Marvin Eugene Throneberry
- Bats Left, Throws Left
- Height 6' 0", Weight 197 lb.
- High School South Side High School (Memphis)
- Debut September 25, 1955
- Final Game May 5, 1963
- Born September 2, 1933 in Collierville, TN USA
- Died June 23, 1994 in Fisherville, TN USA
Marv Throneberry became quite a celebrity in spite of his hitting. In reality, though, his 97 OPS+ wasn't much below average and he had over 200 minor league home runs. In the minors, he was the 1956 MVP of the American Association with the Denver Bears, hitting 42 home runs. The next year he hit 40 home runs.
Born in Tennessee, he was signed by the New York Yankees at the age of 18 in 1952. He made it to the big leagues in 1955 for one game, and then was a part-timer in 1958 and 1959. After parts of two seasons with the Kansas City Athletics and parts of two seasons with the Baltimore Orioles, he came to the New York Mets in May 1962. Even though he wasn't there at the very start, he became a symbol of the hapless Mets who lost 120 games that year because of his propensity for making bizarre mistakes on the field.
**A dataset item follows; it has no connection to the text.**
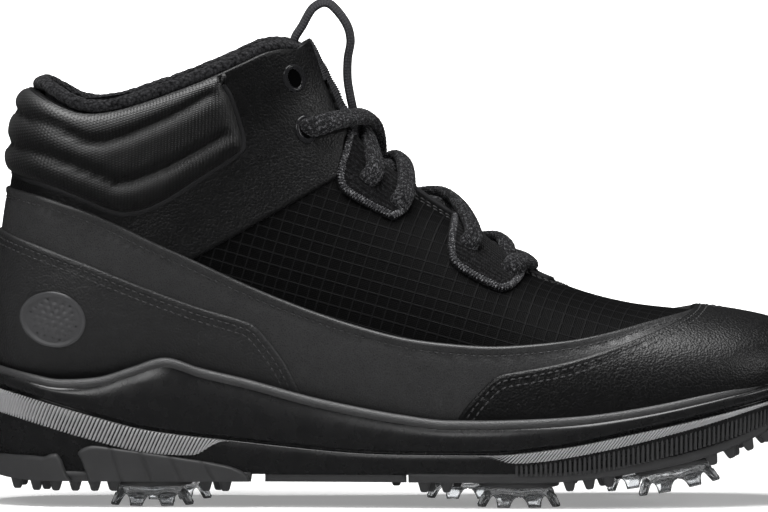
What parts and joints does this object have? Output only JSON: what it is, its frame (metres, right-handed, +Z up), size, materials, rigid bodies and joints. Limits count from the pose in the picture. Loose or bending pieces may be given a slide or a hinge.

His 17 errors in fewer than 100 games at 1B tell part of the story, but these were added to countless baserunning errors and other miscues that left manager Casey Stengel (and fans) famously wondering "Can anybody here play this game?"
To be fair to Throneberry, though, his 16 home runs were second highest on the squad, and his .244 batting average was higher than the team average. He appeared in only 14 games in 1963, as he and the management couldn't agree on a salary.
Many years later, Throneberry came back to the public consciousness in a series of popular beer commercials that featured ex-sports figures.
He is the brother of Faye Throneberry.